You actually know how to listen to other people
I'm always asking people for advice, always watching the way their eyes light up when they are really passionate about something. I think that's all we can really hope for in life, is to be able to do something that we get a little manic with happiness when we talk about. Listening to other people's experiences gave me that measure of what my only true goal was: to be just as happy as they were and whatever I did.
You know how to trust your gut
People who stick to a rigid timeline, who think they have life totally figured out, spend so much of their lives listening to the cold, sterile road map they've laid out that they never learn how to listen to their instincts. Instincts, in turns out, as a "use it or lose it" deal: If you don't practice letting your gut be your guide often enough, you won't know how to do so when you really need it. People who are accepting of the messiness and uncertainty of their lives REALLY know how to do this—which turns out to be nothing but a strength.
Everybody has huge crossroads in their lives when an opportunity is presented to them, but there is a huge difference between making a decision that is logical and making one that feels right.

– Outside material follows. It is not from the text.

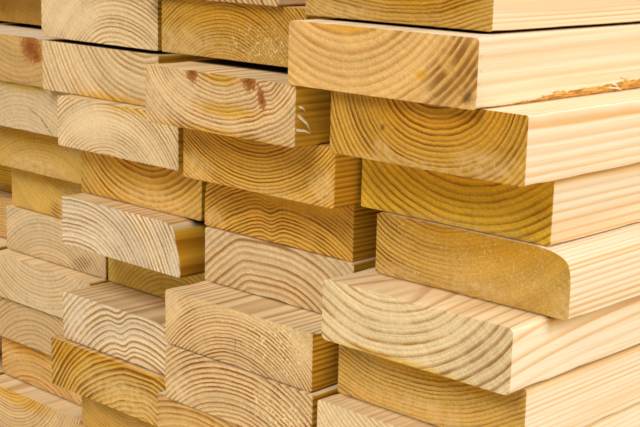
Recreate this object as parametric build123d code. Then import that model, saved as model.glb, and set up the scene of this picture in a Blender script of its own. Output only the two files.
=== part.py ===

Even in the past year, I have made some decisions and turned down opportunities some people would balk at, to pursue ones that they didn't understand. It'll always be hard to explain to people who don't share your perspective why you do or don't do certain things in your life. Maybe it's hard even to explain it to yourself. But when you've completely opened yourself up to the crazy infinity of possibilities, you don't feel the need to justify yourself when you make decisions based on what feels right. You know what's best for you, even if you don't have a clear sense of who you are just yet.